→ **Source records**:
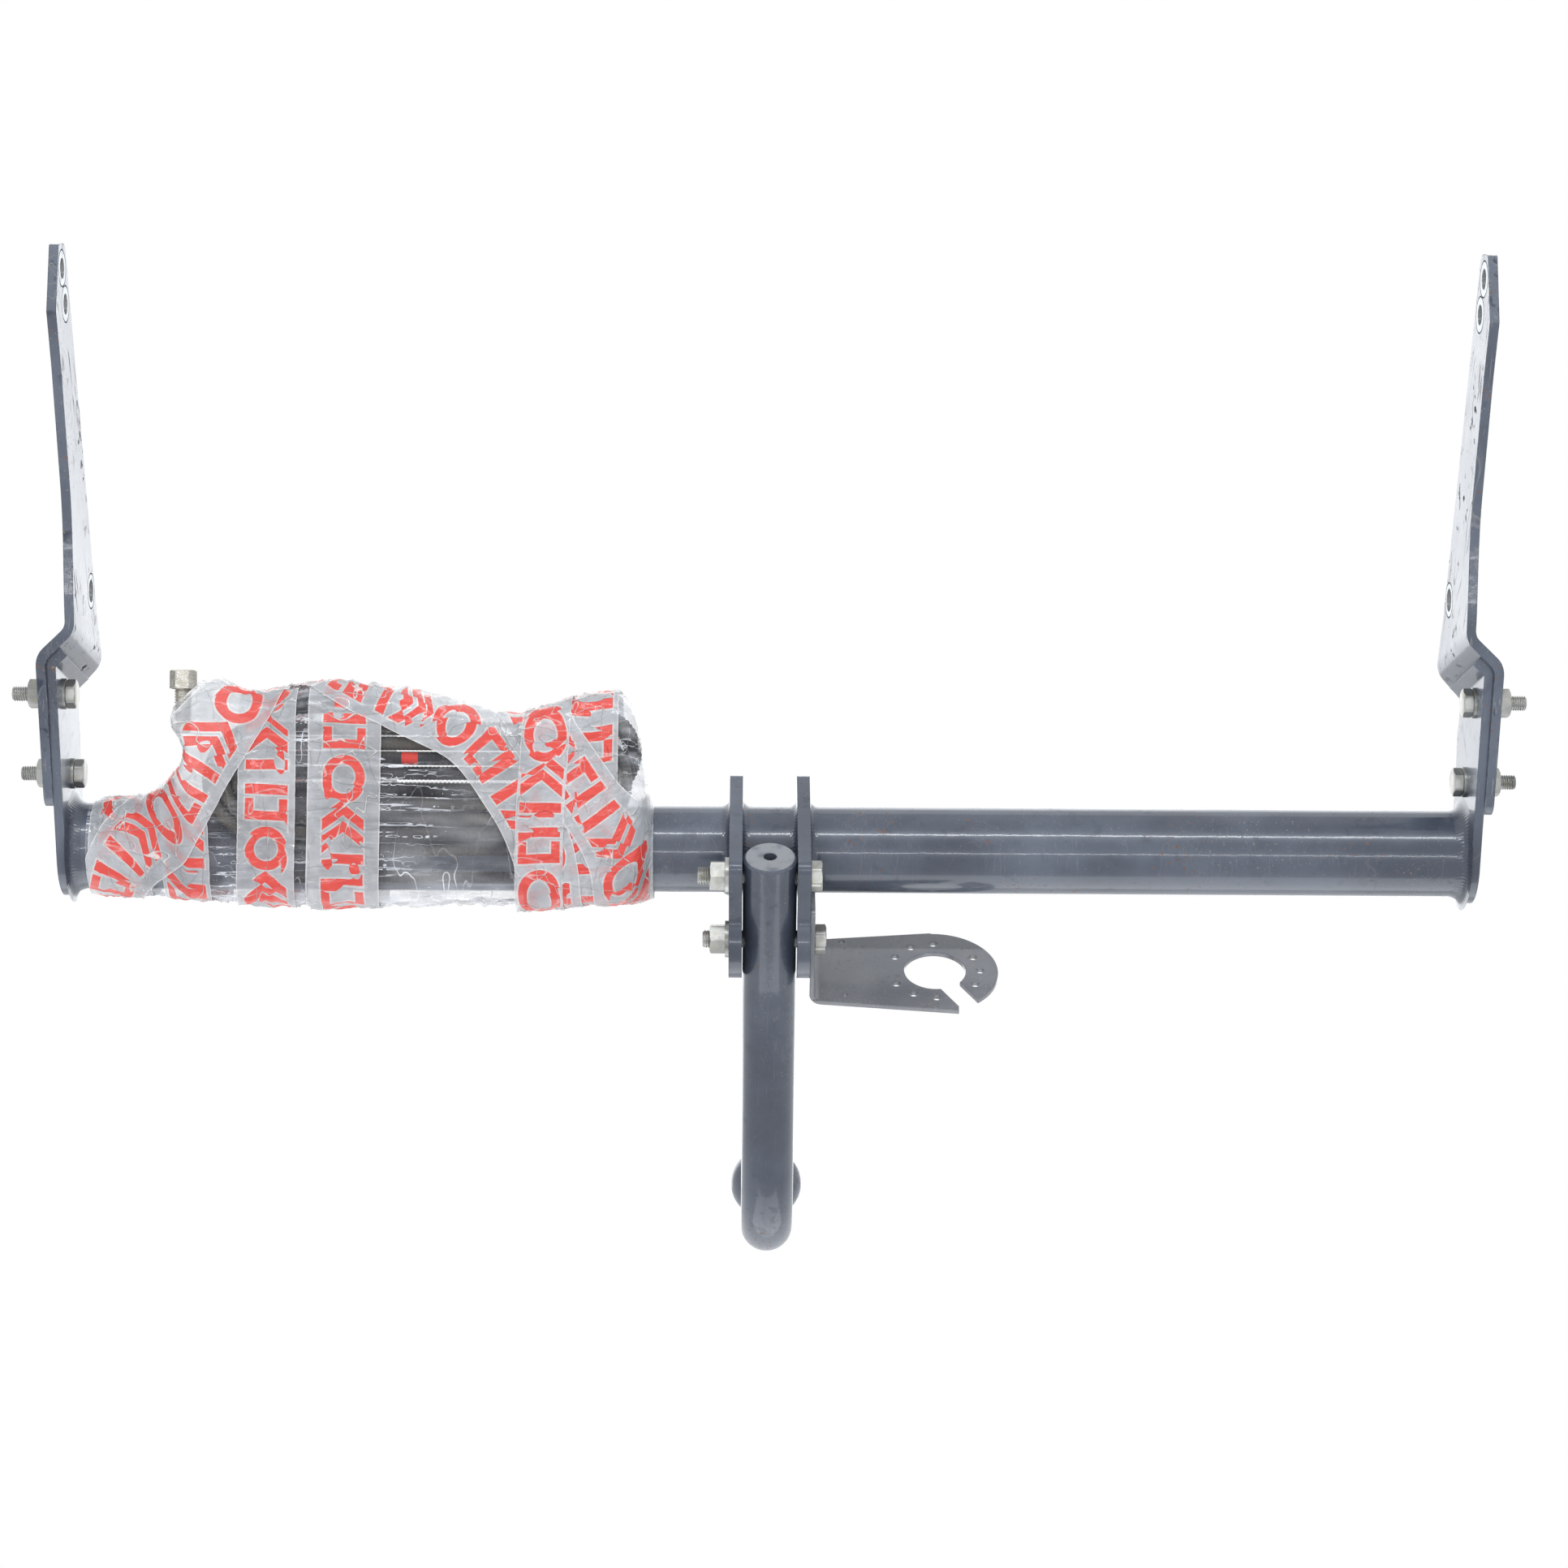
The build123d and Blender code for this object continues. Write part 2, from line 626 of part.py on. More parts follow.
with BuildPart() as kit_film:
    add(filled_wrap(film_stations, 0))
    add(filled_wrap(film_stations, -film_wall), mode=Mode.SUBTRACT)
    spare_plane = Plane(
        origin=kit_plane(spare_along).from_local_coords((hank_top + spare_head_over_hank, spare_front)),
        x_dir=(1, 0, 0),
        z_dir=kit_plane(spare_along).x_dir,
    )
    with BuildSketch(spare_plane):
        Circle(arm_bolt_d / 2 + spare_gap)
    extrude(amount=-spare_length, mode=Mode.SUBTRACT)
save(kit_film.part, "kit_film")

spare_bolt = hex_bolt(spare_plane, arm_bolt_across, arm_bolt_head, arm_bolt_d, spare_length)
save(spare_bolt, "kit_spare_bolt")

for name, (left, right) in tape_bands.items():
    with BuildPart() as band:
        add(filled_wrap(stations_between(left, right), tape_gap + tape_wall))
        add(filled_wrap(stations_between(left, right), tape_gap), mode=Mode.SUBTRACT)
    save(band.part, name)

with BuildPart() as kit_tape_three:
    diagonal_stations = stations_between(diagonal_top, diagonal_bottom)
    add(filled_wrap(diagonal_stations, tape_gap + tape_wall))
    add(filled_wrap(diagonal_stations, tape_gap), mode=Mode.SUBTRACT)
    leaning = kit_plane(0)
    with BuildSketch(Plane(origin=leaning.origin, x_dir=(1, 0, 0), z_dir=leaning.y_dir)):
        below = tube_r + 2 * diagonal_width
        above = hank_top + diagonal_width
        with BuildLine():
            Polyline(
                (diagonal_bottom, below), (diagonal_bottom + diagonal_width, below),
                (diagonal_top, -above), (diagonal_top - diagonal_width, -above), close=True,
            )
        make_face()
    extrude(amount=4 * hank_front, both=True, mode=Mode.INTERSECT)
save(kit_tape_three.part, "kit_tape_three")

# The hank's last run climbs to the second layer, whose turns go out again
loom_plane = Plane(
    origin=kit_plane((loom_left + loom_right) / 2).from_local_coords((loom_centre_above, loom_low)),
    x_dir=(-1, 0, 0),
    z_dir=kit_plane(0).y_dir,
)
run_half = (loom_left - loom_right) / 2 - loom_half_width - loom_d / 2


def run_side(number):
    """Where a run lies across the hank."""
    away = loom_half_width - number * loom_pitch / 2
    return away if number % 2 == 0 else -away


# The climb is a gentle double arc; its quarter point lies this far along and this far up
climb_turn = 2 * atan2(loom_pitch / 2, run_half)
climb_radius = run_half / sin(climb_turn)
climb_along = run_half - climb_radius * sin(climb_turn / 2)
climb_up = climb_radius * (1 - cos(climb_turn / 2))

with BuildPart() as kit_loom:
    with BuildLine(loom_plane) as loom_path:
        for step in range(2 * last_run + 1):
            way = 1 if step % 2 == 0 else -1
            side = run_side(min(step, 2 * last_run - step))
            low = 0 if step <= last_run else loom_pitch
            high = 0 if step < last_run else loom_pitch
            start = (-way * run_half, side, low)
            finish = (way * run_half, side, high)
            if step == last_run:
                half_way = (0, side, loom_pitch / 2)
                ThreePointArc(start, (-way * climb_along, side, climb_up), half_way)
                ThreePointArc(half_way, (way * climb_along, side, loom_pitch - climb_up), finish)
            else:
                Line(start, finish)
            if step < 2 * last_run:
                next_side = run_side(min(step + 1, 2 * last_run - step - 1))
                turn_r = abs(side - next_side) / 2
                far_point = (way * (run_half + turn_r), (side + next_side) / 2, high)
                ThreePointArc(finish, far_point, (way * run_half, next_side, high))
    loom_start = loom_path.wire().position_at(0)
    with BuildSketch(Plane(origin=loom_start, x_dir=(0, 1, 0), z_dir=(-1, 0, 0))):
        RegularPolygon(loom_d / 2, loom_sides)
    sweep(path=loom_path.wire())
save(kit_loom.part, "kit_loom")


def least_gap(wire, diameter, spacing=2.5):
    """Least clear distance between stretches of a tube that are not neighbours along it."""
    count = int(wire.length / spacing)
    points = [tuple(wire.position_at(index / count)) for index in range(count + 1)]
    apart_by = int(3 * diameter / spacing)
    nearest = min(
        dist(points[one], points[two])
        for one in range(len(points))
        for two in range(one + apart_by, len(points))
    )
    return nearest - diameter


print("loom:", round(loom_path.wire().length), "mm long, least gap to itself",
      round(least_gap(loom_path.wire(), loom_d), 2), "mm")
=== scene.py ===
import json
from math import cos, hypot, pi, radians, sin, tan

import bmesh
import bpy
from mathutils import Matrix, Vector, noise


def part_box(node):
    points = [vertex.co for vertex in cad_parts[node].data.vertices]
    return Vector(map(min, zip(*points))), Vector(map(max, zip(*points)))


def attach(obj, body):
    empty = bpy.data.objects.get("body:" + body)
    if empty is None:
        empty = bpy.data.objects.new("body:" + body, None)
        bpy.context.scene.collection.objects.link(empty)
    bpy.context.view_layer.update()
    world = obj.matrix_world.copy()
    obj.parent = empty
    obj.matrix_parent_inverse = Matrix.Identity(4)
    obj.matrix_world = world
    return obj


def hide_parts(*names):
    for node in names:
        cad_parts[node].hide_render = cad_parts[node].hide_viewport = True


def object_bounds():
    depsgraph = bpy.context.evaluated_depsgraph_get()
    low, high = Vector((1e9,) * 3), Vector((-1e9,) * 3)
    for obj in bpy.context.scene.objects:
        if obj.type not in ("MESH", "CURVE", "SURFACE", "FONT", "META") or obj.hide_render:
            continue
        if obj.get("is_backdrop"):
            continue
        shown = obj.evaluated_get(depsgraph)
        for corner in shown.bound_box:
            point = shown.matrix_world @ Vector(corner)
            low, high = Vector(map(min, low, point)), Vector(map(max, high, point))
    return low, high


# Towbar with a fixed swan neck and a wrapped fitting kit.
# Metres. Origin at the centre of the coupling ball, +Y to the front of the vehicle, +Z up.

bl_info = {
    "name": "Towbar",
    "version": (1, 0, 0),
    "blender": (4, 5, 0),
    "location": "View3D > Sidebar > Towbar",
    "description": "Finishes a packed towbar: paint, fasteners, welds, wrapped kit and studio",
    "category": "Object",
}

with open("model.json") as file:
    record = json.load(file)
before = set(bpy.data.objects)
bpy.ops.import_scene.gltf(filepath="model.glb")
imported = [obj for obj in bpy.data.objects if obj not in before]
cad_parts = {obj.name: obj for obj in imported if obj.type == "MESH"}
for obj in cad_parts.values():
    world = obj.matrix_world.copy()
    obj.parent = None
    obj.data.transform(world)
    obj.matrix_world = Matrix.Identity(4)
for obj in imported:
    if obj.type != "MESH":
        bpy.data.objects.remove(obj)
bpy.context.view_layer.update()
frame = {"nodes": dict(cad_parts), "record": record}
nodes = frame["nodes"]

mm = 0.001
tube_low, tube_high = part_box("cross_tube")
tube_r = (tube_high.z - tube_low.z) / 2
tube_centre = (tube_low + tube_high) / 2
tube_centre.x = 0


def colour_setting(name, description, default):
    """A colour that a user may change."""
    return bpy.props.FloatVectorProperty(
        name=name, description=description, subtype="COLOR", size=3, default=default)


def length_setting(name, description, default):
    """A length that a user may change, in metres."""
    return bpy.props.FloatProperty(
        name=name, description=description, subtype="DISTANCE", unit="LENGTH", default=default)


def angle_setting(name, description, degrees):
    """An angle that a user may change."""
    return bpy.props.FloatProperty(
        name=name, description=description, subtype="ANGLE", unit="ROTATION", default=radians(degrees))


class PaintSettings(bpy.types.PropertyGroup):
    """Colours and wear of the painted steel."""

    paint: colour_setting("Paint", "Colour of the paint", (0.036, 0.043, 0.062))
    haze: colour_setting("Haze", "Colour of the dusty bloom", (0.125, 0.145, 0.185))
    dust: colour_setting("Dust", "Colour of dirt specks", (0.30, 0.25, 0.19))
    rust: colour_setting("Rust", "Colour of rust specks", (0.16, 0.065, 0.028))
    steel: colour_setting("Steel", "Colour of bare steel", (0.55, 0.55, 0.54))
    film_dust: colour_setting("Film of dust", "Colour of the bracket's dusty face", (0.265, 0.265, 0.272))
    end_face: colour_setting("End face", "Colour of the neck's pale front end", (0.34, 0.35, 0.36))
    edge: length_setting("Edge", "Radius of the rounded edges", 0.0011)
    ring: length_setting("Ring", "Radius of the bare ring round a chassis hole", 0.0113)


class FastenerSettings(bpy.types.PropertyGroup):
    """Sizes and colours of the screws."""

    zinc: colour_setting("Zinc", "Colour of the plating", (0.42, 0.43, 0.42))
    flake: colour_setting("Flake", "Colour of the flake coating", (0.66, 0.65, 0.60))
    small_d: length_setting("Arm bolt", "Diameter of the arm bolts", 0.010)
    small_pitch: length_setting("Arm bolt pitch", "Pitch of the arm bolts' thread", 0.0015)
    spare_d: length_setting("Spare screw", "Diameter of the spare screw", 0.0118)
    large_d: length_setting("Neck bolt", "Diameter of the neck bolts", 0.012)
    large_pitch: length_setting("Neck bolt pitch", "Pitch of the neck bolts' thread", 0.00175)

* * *

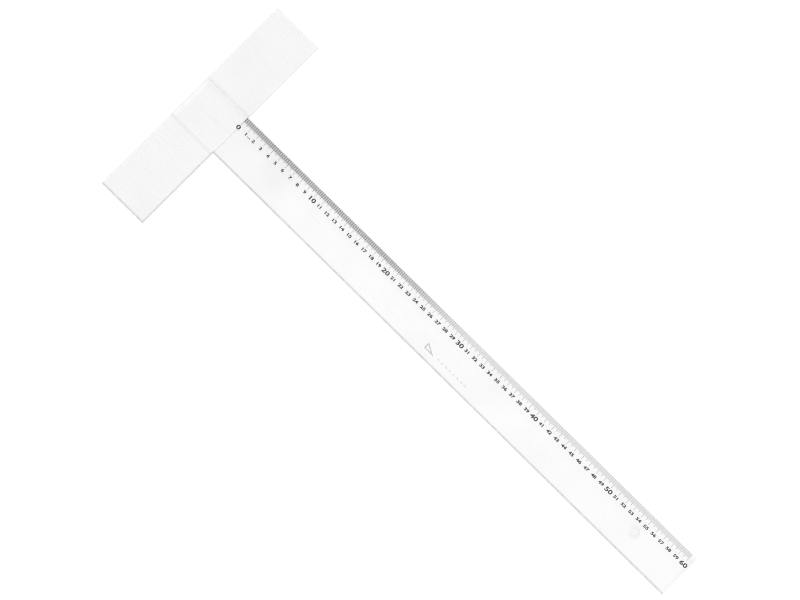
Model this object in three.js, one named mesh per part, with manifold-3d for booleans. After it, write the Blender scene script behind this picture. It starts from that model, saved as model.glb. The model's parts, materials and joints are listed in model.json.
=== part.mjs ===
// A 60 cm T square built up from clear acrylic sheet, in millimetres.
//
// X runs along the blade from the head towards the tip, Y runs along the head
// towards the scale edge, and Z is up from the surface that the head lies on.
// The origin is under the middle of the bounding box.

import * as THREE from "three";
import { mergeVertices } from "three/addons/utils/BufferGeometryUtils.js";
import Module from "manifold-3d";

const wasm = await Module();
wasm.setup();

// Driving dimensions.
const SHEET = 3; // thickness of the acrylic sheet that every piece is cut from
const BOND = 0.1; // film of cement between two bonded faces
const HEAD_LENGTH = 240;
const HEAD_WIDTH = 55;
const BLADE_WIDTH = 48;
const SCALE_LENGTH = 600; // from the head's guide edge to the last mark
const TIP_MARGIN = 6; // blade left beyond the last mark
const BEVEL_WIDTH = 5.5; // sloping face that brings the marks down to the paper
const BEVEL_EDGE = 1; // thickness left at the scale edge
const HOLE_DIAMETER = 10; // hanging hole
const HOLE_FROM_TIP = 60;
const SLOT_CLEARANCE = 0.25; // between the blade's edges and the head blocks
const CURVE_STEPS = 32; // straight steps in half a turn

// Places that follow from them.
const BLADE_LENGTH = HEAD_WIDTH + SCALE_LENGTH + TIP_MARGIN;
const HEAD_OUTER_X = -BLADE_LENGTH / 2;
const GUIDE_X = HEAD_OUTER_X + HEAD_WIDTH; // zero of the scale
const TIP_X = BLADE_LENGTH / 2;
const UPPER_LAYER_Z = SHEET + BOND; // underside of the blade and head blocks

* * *

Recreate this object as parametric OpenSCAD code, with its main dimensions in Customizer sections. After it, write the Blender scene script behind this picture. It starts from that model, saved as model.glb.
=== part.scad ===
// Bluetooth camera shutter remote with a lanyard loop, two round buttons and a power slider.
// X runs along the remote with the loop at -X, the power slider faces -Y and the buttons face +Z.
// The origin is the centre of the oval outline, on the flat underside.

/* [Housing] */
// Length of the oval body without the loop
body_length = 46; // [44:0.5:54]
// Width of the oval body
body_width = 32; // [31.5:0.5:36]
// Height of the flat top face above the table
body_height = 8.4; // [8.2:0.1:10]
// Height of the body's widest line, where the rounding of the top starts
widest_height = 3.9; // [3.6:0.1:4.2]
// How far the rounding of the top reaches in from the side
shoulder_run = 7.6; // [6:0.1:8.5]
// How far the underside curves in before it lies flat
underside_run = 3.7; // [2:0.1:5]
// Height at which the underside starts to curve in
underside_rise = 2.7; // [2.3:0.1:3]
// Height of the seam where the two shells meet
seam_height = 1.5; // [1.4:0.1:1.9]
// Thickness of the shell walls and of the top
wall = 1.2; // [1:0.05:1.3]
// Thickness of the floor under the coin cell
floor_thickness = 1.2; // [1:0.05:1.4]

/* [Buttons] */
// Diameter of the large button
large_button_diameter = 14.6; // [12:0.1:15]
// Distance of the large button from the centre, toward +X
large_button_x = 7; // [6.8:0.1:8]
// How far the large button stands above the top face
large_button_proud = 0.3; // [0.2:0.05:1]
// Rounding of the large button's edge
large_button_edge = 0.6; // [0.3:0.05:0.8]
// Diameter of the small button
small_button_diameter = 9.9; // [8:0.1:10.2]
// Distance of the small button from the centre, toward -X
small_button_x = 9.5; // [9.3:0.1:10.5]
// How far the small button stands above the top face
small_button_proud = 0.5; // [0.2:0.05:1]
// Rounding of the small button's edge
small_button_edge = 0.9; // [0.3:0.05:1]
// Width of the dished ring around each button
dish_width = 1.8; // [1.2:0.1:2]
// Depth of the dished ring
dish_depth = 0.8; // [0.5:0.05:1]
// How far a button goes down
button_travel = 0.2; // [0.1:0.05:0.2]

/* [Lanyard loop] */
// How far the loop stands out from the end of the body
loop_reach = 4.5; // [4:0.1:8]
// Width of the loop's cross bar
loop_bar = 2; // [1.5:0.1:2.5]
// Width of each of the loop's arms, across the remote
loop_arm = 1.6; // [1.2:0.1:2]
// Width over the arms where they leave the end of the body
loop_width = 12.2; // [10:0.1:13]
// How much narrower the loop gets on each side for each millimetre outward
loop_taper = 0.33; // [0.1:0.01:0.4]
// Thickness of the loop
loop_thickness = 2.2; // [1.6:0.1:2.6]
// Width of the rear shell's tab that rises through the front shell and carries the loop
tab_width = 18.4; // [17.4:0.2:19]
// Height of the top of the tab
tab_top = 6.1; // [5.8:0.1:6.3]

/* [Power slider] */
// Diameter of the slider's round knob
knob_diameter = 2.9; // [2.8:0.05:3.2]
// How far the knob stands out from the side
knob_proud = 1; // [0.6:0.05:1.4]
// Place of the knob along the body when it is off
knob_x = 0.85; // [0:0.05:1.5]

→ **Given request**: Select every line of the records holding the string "before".

→ **Solution for this task**:
before = set(bpy.data.objects)
imported = [obj for obj in bpy.data.objects if obj not in before]
// How far the underside curves in before it lies flat